Out of all the status-quo-sustaining fables we create out of military history, none are as enduring as Vietnam War myths. Desperate to cobble a pro-war cautionary tale out of a blood-soaked tragedy, we keep reimagining the loss in Southeast Asia not as a policy failure but as the product of an America that dishonored returning troops.

Incessantly echoed by Hollywood and Washington since the concurrent successes of the Rambo and Reagan franchises, this legend was the central theme of President Obama's Memorial Day speech kicking off the government's commemoration of the Vietnam conflict.

"You were often blamed for a war you didn't start, when you should have been commended for serving your country with valor," he told veterans. "You came home and sometimes were denigrated, when you should have been celebrated. It was a national shame, a disgrace that should have never happened."

It's undeniable that chronic underfunding of the Veterans Administration unduly harmed Vietnam-era soldiers. However, that lamentable failure was not what Obama was referring to. As the president who escalated the Vietnam-esque war in Afghanistan, he was making a larger argument. Deliberately parroting Rambo's claim about "a quiet war against all the soldiers returning," he was asserting that America as a whole spat on soldiers when they came home — even though there's no proof that this happened on any mass scale.

In his exhaustive book entitled "The Spitting Image," Vietnam vet and Holy Cross professor Jerry Lembcke documents veterans who claim they were spat on by antiwar protestors, but he found no physical evidence (photographs, news reports, etc.) that these transgressions actually occurred. His findings are supported by surveys of his fellow Vietnam veterans as they came home.

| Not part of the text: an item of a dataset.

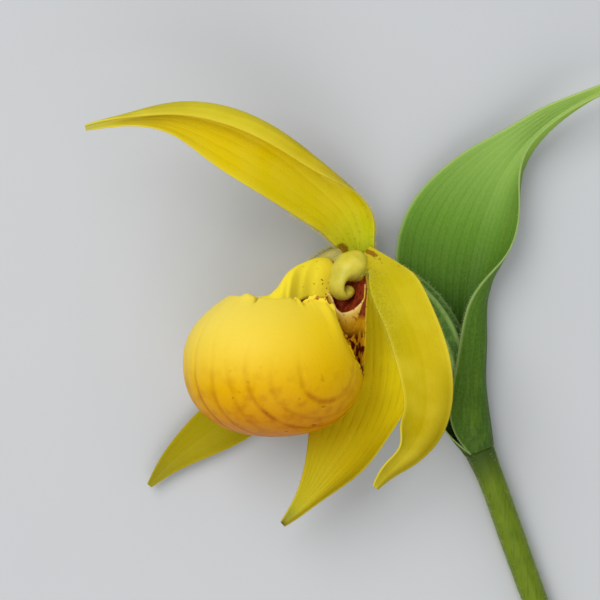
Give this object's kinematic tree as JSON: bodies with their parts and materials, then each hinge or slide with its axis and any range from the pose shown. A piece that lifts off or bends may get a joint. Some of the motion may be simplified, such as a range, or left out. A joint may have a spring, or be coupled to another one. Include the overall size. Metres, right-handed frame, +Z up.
{
  "type": "cypripedium orchid flower stem",
  "caption": "Picked stem of a yellow lady's slipper orchid with its leafy bract, lying on a surface: pouch lip, hooded sepal, twisted petals and short column.",
  "frame": {"origin": "middle of the lying flower stem's box, on the surface that it lies on", "axes": "+Z up from the surface; +Y from the stem's cut end towards the flower's top; -X the way the flower faces"},
  "size_m": [0.118, 0.1414, 0.0412],
  "materials": {
    "stem": "waxy green skin with short hairs",
    "ovary": "ribbed, softly hairy green skin",
    "bract": "matt leaf with parallel veins",
    "sepals": "soft satin petal skin",
    "petals": "soft satin petal skin",
    "lip": "waxy and slightly glossy, veined brown below",
    "column": "waxy pale yellow-green",
    "stigma": "moist, slightly glossy",
    "anthers": "grainy"
  },
  "bodies": {
    "root": {"stem": "stem", "ovary": "ovary", "bract": "bract", "dorsal_sepal": "sepals", "synsepal": "sepals", "petal_left": "petals", "petal_right": "petals", "lip": "lip", "column": "column", "staminode": "column", "stigma": "stigma", "anther_left": "anthers", "anther_right": "anthers"}
  },
  "joints": []
}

For instance, Lembcke notes that "a U.S. Senate study, based on data collected in August 1971 by Harris Associates, found that 75 percent of Vietnam-era veterans polled disagreed with the statement, 'Those people at home who opposed the Vietnam war often blame veterans for our involvement there'" while "94 percent said their reception by people their own age who had not served in the armed forces was friendly." Meanwhile, the Veterans' World Project at Southern Illinois University found that many Vietnam vets supported the antiwar protest, with researchers finding almost no veterans "finish(ing) their service in Vietnam believing that what the United States has done there has served to forward our nation's purposes."

In the face of such data, why would the current president nonetheless repeat the apocryphal myth about spat-on Vietnam veterans? Because — facts be damned — it serves a purpose: to suppress protest and perpetuate the ideology of militarism.

This objective is achieved through the narrative's preposterous assumptions.

Metaphorically, if not explicitly, the mythology equates antiwar activism with dishonoring the troops; implies that such protest is kryptonite to the Pentagon's Superman; and therefore insinuates that America loses wars not when policies are wrong, but when dissent is tolerated.

As political memes go, this 30-year Vietnam storyline has been wildly successful, helping presidents silence opposition to the Iraq War, the continued Afghanistan occupation, our expanding drone wars, and, of course, our ever-increasing defense budgets.

Yet, as much as the propaganda is cast as a genuflection to veterans, it's anything but. For one thing, it ignores the fact that the many troops enlist specifically to defend our freedoms — among them the freedom to dissent. Additionally, in manufacturing falsehoods out of the painful Vietnam experience, it insults many Vietnam vets by writing their opposition to that war out of history. Unchecked, the mythology ultimately uses the revised history of yesteryear's soldiers to vaporize the very dissent that might prevent tomorrow's soldiers from facing another Vietnam-like quagmire.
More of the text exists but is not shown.